The fact that these systems can extrapolate well beyond their training data by learning algorithms is quite different than what has come before, and anyone stating that they "simply" predict next token is severely shortsighted. Things don't have to be 'brain-like' to be useful, or to have capabilities of reasoning, but we have evidence that these systems have aligned well with reasoning tasks, perform well at causal reasoning, and we also have mathematical proofs that show how.
So I don't understand your sentiment.
You're using it wrong. If you asked a human to do the same operation in under 2 seconds without paper, would the human be more accurate?

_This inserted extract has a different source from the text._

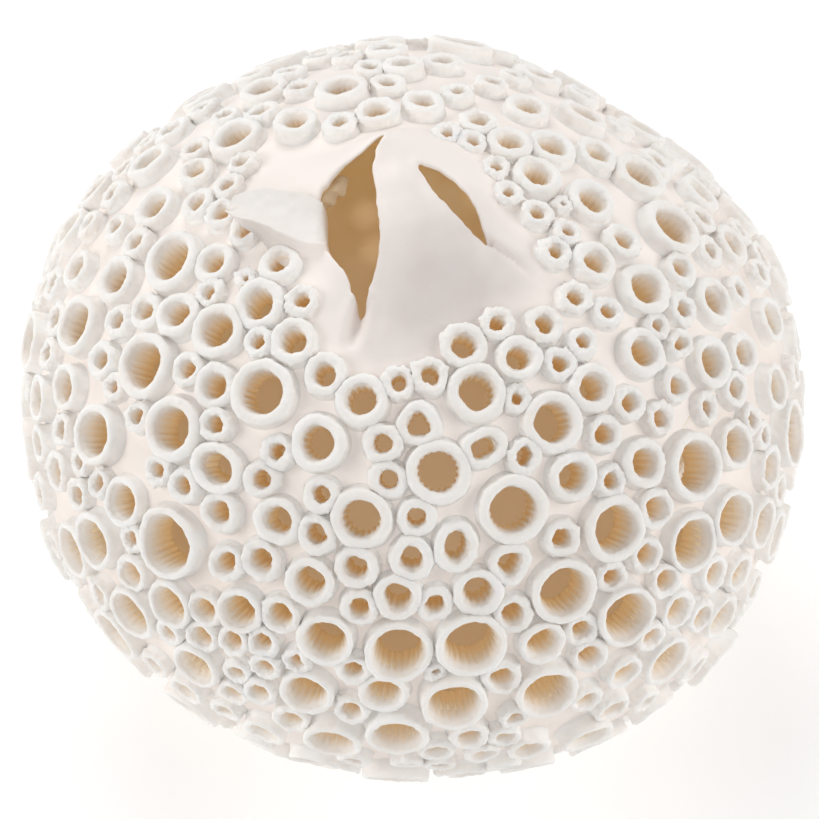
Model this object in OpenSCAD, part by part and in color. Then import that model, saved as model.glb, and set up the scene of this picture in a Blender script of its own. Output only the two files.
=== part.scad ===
// Flower frog: a hollow white porcelain orb with a flat foot. Raised barnacle-like
// collars stand round hundreds of stem holes, and the top is torn open into clay lobes.
// Z is up, the origin is the middle of the flat foot, and -Y is the front.

/* [Body] */
// widest diameter of the bare clay wall, without its barnacles
belly_d = 116; // [90:1:150]
// radius of the wall's upright curve at the belly
side_r = 36; // [28:0.5:42]
// how far the two cap curves are centred beyond the middle plane
cap_drop = 14; // [8:0.5:20]
// thickness of the clay wall
wall_t = 3.5; // [2.5:0.1:6]
// height of the widest line above the foot
belly_h = 40; // [34:0.5:44]

/* [Luted wall sections] */
// height of the seam between lower bowl and belly band
seam_low = 25.45; // [20:0.05:34]
// height of the seam between belly band and shoulder band
seam_mid = 50.05; // [44:0.05:60]
// height of the seam between shoulder band and crown dome
seam_high = 69.25; // [64:0.05:78]
// radius of the torn opening's root, where the crown lobes join the dome
crown_r = 17.5; // [12:0.5:22]

/* [Crown lobes] */
// thickness of the torn clay lobes at their roots
lobe_t = 2.2; // [1.4:0.1:3.5]
// thickness left at a torn edge
edge_t = 0.9; // [0.5:0.1:1.6]
// steps along each lobe
lobe_rows = 12; // [6:1:18]
// steps across each lobe
lobe_cols = 8; // [4:1:12]

/* [Barnacles] */
// share of a listed diameter that the collar's foot takes up on the wall
foot_share = 0.97; // [0.85:0.01:1]
// thickness of a collar between its outside and its bore
rim_w = 1.75; // [1.2:0.05:2]
// height of the smallest possible collar above the wall
stand_base = 1.1; // [0.8:0.1:2]
// extra height for each millimetre of foot radius
stand_gain = 0.22; // [0.1:0.01:0.5]
// radius of the rounded lip on every large collar
lip_r = 0.55; // [0.35:0.05:0.7]
// clay around the bore where a collar plugs through the wall
plug_w = 0.6; // [0.4:0.05:1]
// least clay left between a crowded collar's foot and its bore
foot_w = 0.8; // [0.6:0.05:1.2]
// bare gap kept between two neighbouring collars
bare_gap = 0.15; // [0.1:0.05:0.6]
// feet at least this wide make deep fluted cups
cup_d = 7; // [6.4:0.1:8]
// feet at least this wide, and narrower than a cup, make plain rings
ring_d = 5; // [4.6:0.1:5.8]

/* [Hidden] */
side_x = belly_d / 2 - side_r;
cap_r = side_r + norm([side_x, cap_drop]);
turn_el = atan2(cap_drop, side_x);
porcelain = [0.95, 0.93, 0.91];
bisque = [0.90, 0.86, 0.83];
edge_clay = [0.97, 0.96, 0.95];
far = 200;

// ---- The wall: a four-centred oval turned about Z ----

// Half of the oval's section, shrunk by t all round: two caps, and a round side curve
// that touches both of them at turn_x.
module oval(t) {
  turn_x = (cap_r - t) * cos(turn_el);
  intersection() {
    translate([0, -cap_drop]) circle(r = cap_r - t, $fn = 180);
    translate([0, cap_drop]) circle(r = cap_r - t, $fn = 180);
    translate([0, -far]) square([turn_x, 2 * far]);
  }
  intersection() {
    translate([side_x, 0]) circle(r = side_r - t, $fn = 120);
    translate([side_x, -far]) square([far, 2 * far]);
  }
}

// One luted section of the wall between two heights, turned about Z.
// floor_t closes the bottom, and mouth_r opens the top.
module wall_ring(z0, z1, floor_t = 0, mouth_r = 0) {
  rotate_extrude($fn = 120) intersection() {
    translate([mouth_r, z0]) square([far, z1 - z0]);
    difference() {
      translate([0, belly_h]) oval(0);
      intersection() {
        translate([0, belly_h]) oval(wall_t);
        translate([0, z0 + floor_t]) square([far, far]);
      }
    }
  }
}

// Puts its children on the wall at a longitude and a slope, both in degrees.
// Their +Z points straight out of the clay, with 0 on the outer face.
module on_wall(lon, el) {
  c = wall_centre(el);
  rotate([0, 0, lon - 90]) translate([c[0], 0, c[1] + belly_h]) rotate([0, 90 - el, 0])
    translate([0, 0, c[2]]) children();
}

// Centre and radius of the arc that the wall follows at a slope: [x, z, radius].
function wall_centre(el) = el > turn_el ? [0, -cap_drop, cap_r]
  : el < -turn_el ? [0, cap_drop, cap_r] : [side_x, 0, side_r];

// The point on the bare wall at a longitude and a slope.
function wall_point(lon, el) = let(c = wall_centre(el), x = c[0] + c[2] * cos(el))
  [x * sin(lon), -x * cos(lon), c[1] + c[2] * sin(el) + belly_h];

// Height of the bare dome at a distance from the axis.
function dome_z(r) = belly_h - cap_drop + sqrt(cap_r * cap_r - r * r);

// ---- Where the barnacles sit: [longitude, slope, diameter] ----
// Longitude 0 is the front and grows to the right. Slope 0 faces sideways, 90 straight up.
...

On the other hand if you ask for a step by step execution, the LLM can solve it.
ChatGPT needs to do the same process to solve the same problem. It hasn’t memorized the addition table up to 10 digits and neither have you.
I just asked ChatGPT to do the calculation both by using a calculator and by using the algorithm step-by-step. In both cases it got the answer wrong, with different results each time.
More concerning, though, is that the answer was visually close to correct (it transposed some digits). This makes it especially hard to rely on because it's essentially lying about the fact it's using an algorithm and actually just predicting the number as a token.
Anyways, criticizing its math abilities is a bit silly considering it’s a language model, not a math model. The fact I can teach it how to do math in plain English is still incredible to me.
I digress. The critique I have for it is much more broad than just its math abilities. It makes loads of mistakes in every single nontrivial thing it does. It’s not reliable for anything. But the real problem is that it doesn’t signal its unreliability the way an unreliable human worker does.
Humans we can’t rely on are don’t show up to work, or come in drunk/stoned, steal stuff, or whatever other obvious bad behaviour. ChatGPT, on the other hand, mimics the model employee who is tireless and punctual. Who always gets work done early and more elaborately than expected. But unfortunately, it also fills the elaborate result with countless errors and outright fabrications, disguised as best as it can like real work.
If a human worker did this we’d call it a highly sophisticated fraud. It’s like the kind of thing Saul Goodman would do to try to destroy the reputation of his brother. It’s not the kind of thing we should celebrate at all.